Nightmare, PhantomJS and extracting page data

4.3k views Asked by At

I'm new to Nightmare/PhantomJS and am struggling to get a simple inventory of all the tags on a given page. I'm running on Ubuntu 14.04 after building PhantomJS from source and installing NodeJS, Nightmare and so forth manually, and other functions seem to be working as I expect.

Here's the code I'm using:

var Nightmare = require('nightmare');
new Nightmare()
  .goto("http://www.google.com")
  .wait()
  .evaluate(function () 
   {
     var a = document.getElementsByTagName("*");
     return(a);
   }, 
   function(i) 
   {
     for (var index = 0; index < i.length; index++)
     if (i[index])
        console.log("Element " + index + ": " + i[index].nodeName);
    })
  .run(function(err, nightmare) 
  {
     if (err) 
        console.log(err);
  }); 

When I run this inside a "real" browser, I get a list of all the tag types on the page (HTML, HEAD, BODY, ...).
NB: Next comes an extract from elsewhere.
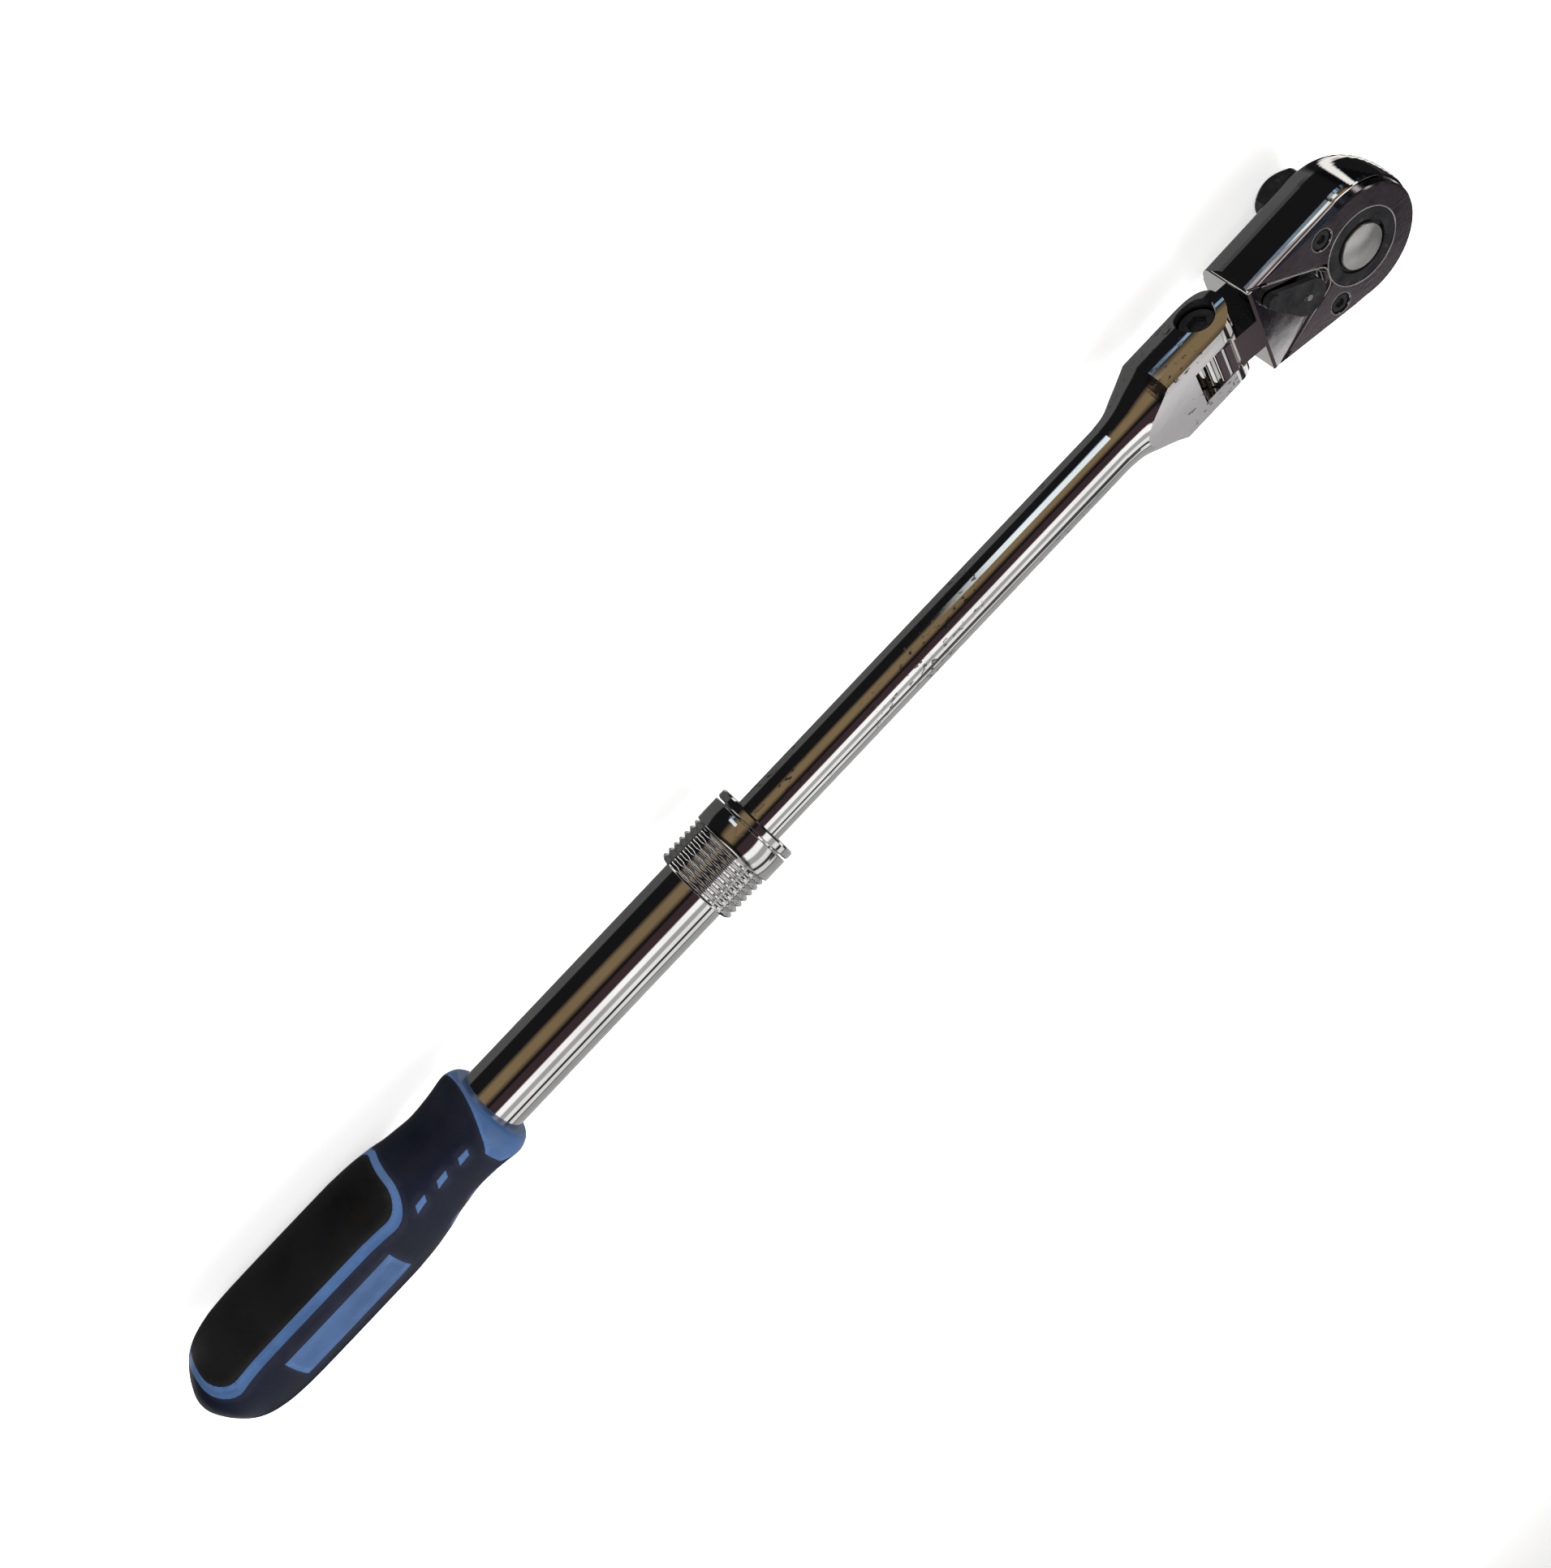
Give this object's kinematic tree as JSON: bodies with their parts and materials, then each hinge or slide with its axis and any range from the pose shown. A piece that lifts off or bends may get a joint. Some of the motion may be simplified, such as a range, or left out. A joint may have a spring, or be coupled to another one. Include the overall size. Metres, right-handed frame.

When I run this using node GetTags.js, I just get a single line of output:

Element 0: HTML

I'm sure it's a newbie problem, but what am I doing wrong here?

1

There are 1 answers

5
Artjom B. On BEST ANSWER

PhantomJS has two contexts. The page context which provides access to the DOM can only be accessed through evaluate(). So, variables must be explicitly passed in and out of the page context. But there is a limitation (docs):

Note: The arguments and the return value to the evaluate function must be a simple primitive object. The rule of thumb: if it can be serialized via JSON, then it is fine.

Closures, functions, DOM nodes, etc. will not work!

Nightmare's evaluate() function is only a wrapper around the PhantomJS function of the same name. This means that you will need to work with the elements in the page context and only pass a representation to the outside. For example:

.evaluate(function () 
{
    var a = document.getElementsByTagName("div");
    return a.length;
}, 
function(i) 
{
    console.log(i + " divs available");
})